Reaching a Plateau
I’m only human, and I bleed when I fall down.
I’m only human, and I crash and I break down.
Your words in my head, knives in my heart -
You build me up and then I fall apart.
Because I’m only human.
- Christina Perri, "Human"
Plateau. Loosely defined, a plateau in recovery is when you are neither moving forwards nor backwards - there is little to no change in either direction. My weight has plateaued, causing me to be restricted to the unit for days on end. And this weight plateau has caused my mental progress to halt. Once extremely dedicated to hitting my eating disorder from every possible corner, I am now wondering if I even want to hit it at all.

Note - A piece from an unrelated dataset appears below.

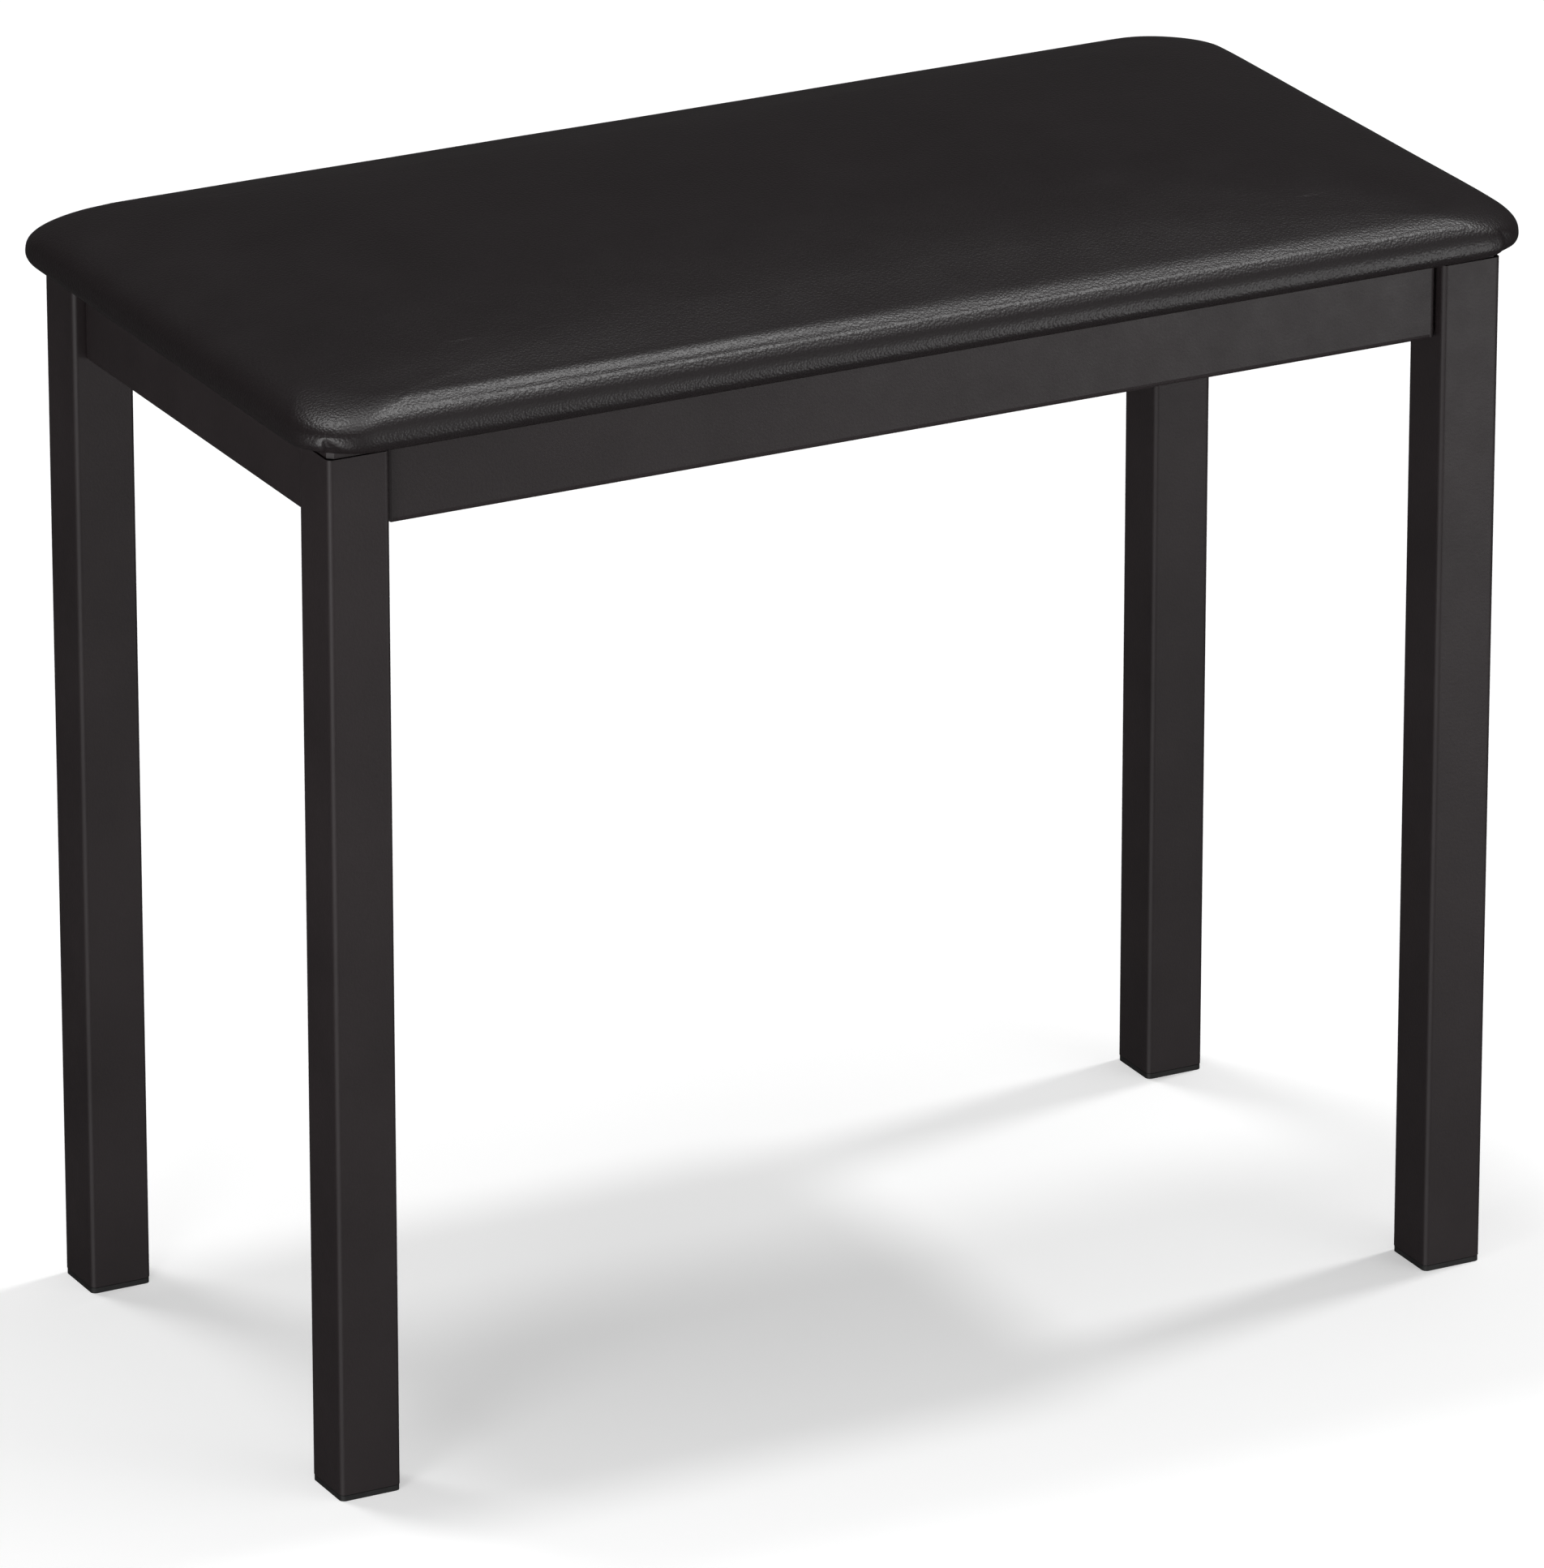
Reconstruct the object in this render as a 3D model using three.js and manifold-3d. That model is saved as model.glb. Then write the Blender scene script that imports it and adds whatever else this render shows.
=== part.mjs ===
// A fixed-height keyboard bench: four square steel tube legs, four folded sheet steel rails that bolt
// to the legs, and an upholstered seat pad that is bolted up from a plate on top of each leg.
// Millimetres, +Z up. X runs along the bench, the front is -Y, and the origin is on the floor, under
// the middle of the seat.

import * as THREE from "three";
import { mergeVertices } from "three/addons/utils/BufferGeometryUtils.js";
import Module from "manifold-3d";

// ---------- driving dimensions ----------

const GAP = 0.3; // between pieces that touch, for paint and fit
const CORNERS = [
  { name: "front_left", signX: -1, signY: -1 },
  { name: "front_right", signX: 1, signY: -1 },
  { name: "rear_left", signX: -1, signY: 1 },
  { name: "rear_right", signX: 1, signY: 1 },
];

// The frame. The seat rests at its top, and its length and width are over the outsides of the legs.
const FRAME = { lengthX: 550, widthY: 274, top: 464 };
const LEG = { side: 28, wall: 1.2, cornerRadius: 2.4 };
const FOOT = { base: 2.4, inset: 0.15, bodyHeight: 18, bodyWall: 2, rib: 0.35, ribHeight: 2 };
const PLATE = { thickness: 3, setBack: 0.8, reach: 58, inner: 20.5, chamfer: 20, holeAt: 42 };
const RAIL = {
  height: 37, // of the face that shows
  recess: 5, // from the legs' outer faces
  sheet: 1.5,
  bend: 2.6, // outer radius of every fold
  topFlange: 14,
  bottomFlange: 10,
  tab: 21, // how far an end tab reaches in from the rail's face
  relief: 3, // length at each end with no flange
  tabRaise: 1.2, // of the end tabs' lower edges above the rail's underside
};

// Fasteners: M6 button-head bolts throughout. inset is from the leg's outer face.
const BOLT = { radius: 3, tip: 0.8, headRadius: 5.25, headHeight: 3.3 };
const SOCKET = { flats: 4, depth: 2 };
const BOLT_HOLE = 3.4;
const RAIL_BOLT = { length: 12.5, inset: 16, longRailZ: 452, sideRailZ: 437 };
const SEAT_BOLT = { length: 14.2 };
const WASHER = { inner: 3.25, outer: 6, thickness: 1.4 };
const WELD_NUT = { flats: 10, thickness: 5, bore: 3.3 };
const T_NUT = { flange: 9, flangeThickness: 1.2, barrel: 3.9, length: 8, bore: 3.3 };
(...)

My eating disorder is in full-swing these days. I am cutting corners when possible, and to be honest, I am letting the illness win. My overall state of being is right in line with everything the eating disorder wants and I am feeling tired, run down, and overwhelmed. I am experiencing treatment burnout. I have been fighting this battle for nine years straight and the battle is sucking up every ounce of energy I have left.
I am not being dramatic. This fight is exhausting and on Friday, I was ready to throw in the towel and call it quits. The whole process of being in treatment was weighing heavily on my shoulders and I was about to crumble under the pressure. I lashed out at my doctor and my treatment team over rules that had been "made up" and not explained properly. I cried and I panicked. Everyone is telling me that things will get better. But will they?
On Friday night, before my doctor left for the weekend, I had a raw and honest conversation with him. "It's too much", I kept repeating. He agreed that my eating disorder is stronger than it has ever been. That's what happens, the longer you hold onto the illness. Repeat hospitalizations offer repeated chances for success but also make way for the eating disorder to get more and more tangled up with who you are as a person.
One of the last things I said in my session was: "I still want to share that chocolate bar". Twice now, in past years, I have had the privilege of going off the unit with my doctor and sharing a Canadian Mars bar, which we now both know is equivalent to a U.S. Snickers Almond bar (marketing... go figure). But I know if I leave now I wouldn't get the chance to share another experience like that with him. And in that moment, I chose the chocolate bar over quitting.
This weekend has been rough. Trapped inside with no breath of fresh air, I am consumed with not only my eating disorder but also my anxiety and depression. Sometimes I lie on my bathroom floor and wonder if I'm going to make it through the day. So this week, I have decided to lean on my treatment team and the other patients here for support. I will not isolate, and I will not succumb to my thoughts. I can't say for sure that this week will be brighter, but I have to be proactive. I need to break free from the trap that is the plateau.
I'll let you all know how things turn out.